----- EXERCISE INPUT -----

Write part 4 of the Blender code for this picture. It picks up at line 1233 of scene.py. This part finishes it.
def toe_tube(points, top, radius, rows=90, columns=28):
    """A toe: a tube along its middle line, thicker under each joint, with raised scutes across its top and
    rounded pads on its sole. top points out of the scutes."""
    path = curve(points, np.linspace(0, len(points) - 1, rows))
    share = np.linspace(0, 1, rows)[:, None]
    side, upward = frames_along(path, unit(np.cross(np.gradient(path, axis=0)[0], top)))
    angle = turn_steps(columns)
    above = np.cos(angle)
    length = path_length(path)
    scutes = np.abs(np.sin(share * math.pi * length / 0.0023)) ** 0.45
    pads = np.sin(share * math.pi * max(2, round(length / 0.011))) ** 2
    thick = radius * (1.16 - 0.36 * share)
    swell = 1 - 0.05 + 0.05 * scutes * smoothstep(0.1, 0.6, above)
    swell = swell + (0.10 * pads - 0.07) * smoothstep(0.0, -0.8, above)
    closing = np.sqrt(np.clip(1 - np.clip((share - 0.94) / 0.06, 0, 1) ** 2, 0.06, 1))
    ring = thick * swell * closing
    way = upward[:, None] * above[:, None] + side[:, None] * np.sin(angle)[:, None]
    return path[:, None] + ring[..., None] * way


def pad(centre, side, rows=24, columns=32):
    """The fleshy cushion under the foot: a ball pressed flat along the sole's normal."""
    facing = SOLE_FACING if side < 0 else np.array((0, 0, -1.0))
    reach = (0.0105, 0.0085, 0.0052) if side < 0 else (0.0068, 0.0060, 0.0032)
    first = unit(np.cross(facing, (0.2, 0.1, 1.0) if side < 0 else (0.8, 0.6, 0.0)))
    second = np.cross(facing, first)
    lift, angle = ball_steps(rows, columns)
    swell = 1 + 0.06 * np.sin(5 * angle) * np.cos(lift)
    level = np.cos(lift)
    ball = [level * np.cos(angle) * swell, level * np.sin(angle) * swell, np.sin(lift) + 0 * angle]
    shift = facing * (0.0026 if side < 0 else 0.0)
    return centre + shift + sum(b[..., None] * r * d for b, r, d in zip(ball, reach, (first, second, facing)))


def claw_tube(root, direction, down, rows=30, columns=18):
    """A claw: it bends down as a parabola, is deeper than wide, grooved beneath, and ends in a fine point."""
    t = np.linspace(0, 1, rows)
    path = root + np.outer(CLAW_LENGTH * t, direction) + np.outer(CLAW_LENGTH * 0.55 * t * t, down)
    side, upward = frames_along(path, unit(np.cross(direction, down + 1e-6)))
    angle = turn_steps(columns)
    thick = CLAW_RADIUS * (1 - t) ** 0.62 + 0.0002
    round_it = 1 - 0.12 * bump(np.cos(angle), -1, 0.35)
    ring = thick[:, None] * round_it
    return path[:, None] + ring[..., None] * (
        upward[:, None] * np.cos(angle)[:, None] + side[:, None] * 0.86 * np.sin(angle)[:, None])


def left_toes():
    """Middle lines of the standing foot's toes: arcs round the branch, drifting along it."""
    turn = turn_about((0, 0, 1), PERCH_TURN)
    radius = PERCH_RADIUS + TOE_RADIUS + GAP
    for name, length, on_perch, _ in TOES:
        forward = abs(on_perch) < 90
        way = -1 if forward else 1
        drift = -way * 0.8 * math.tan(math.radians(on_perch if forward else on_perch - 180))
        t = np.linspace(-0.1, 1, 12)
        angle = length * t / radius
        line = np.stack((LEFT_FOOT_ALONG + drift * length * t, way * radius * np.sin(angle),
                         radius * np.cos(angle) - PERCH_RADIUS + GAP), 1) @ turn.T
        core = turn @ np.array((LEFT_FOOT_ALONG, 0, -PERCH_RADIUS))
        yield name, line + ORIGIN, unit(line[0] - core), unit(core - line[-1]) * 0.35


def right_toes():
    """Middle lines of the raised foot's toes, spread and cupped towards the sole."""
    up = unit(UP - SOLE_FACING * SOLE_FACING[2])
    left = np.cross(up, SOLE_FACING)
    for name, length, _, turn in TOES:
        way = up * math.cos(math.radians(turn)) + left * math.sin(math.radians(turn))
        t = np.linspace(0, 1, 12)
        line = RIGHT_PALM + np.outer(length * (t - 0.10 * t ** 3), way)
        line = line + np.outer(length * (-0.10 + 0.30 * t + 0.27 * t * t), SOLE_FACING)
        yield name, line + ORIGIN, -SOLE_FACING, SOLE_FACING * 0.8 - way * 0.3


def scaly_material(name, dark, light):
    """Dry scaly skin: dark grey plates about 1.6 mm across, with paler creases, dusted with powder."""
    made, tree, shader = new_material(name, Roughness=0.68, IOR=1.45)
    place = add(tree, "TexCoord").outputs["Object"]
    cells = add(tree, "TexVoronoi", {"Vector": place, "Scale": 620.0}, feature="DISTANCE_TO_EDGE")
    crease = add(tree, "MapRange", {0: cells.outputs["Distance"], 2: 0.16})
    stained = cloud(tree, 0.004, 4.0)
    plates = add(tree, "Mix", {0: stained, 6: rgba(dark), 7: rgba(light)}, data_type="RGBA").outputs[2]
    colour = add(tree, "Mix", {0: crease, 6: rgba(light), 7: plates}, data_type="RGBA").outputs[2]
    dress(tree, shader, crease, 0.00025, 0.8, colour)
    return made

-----
----- EXERCISE INPUT -----

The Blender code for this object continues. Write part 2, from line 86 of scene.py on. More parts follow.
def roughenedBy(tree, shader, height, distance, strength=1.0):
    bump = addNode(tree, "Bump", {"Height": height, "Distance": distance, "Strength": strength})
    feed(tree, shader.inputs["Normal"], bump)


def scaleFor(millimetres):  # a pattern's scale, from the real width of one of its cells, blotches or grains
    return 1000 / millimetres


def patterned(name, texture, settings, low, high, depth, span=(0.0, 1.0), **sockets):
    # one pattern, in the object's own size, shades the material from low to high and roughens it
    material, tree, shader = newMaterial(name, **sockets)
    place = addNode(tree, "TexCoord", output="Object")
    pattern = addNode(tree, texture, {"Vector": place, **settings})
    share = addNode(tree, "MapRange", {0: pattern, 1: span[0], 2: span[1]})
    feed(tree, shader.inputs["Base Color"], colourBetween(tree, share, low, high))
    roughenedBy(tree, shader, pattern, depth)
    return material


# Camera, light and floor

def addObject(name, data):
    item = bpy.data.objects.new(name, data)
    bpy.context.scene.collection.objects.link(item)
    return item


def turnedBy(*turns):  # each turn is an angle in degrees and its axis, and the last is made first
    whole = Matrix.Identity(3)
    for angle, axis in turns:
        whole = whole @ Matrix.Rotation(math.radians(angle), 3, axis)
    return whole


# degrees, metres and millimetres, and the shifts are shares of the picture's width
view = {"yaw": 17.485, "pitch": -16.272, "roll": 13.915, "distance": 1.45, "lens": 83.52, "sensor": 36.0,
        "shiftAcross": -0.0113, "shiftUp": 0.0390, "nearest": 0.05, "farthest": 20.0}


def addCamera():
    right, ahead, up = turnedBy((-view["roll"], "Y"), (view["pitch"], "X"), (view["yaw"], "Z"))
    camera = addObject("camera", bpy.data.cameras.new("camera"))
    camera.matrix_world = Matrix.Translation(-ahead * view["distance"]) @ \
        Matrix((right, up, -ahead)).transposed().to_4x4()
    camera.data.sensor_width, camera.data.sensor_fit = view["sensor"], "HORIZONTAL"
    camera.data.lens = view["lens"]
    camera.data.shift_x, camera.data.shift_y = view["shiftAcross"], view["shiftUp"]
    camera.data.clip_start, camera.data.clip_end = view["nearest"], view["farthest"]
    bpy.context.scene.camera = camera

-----

* REQUIREMENTS
Above are the records. Print exactly, and only, the lines from the line with "Write part 4" to the line with "return path[:, None] + ring[..., None] * way", both inclusive.

* TASK OUTPUT
Write part 4 of the Blender code for this picture. It picks up at line 1233 of scene.py. This part finishes it.
def toe_tube(points, top, radius, rows=90, columns=28):
    """A toe: a tube along its middle line, thicker under each joint, with raised scutes across its top and
    rounded pads on its sole. top points out of the scutes."""
    path = curve(points, np.linspace(0, len(points) - 1, rows))
    share = np.linspace(0, 1, rows)[:, None]
    side, upward = frames_along(path, unit(np.cross(np.gradient(path, axis=0)[0], top)))
    angle = turn_steps(columns)
    above = np.cos(angle)
    length = path_length(path)
    scutes = np.abs(np.sin(share * math.pi * length / 0.0023)) ** 0.45
    pads = np.sin(share * math.pi * max(2, round(length / 0.011))) ** 2
    thick = radius * (1.16 - 0.36 * share)
    swell = 1 - 0.05 + 0.05 * scutes * smoothstep(0.1, 0.6, above)
    swell = swell + (0.10 * pads - 0.07) * smoothstep(0.0, -0.8, above)
    closing = np.sqrt(np.clip(1 - np.clip((share - 0.94) / 0.06, 0, 1) ** 2, 0.06, 1))
    ring = thick * swell * closing
    way = upward[:, None] * above[:, None] + side[:, None] * np.sin(angle)[:, None]
    return path[:, None] + ring[..., None] * way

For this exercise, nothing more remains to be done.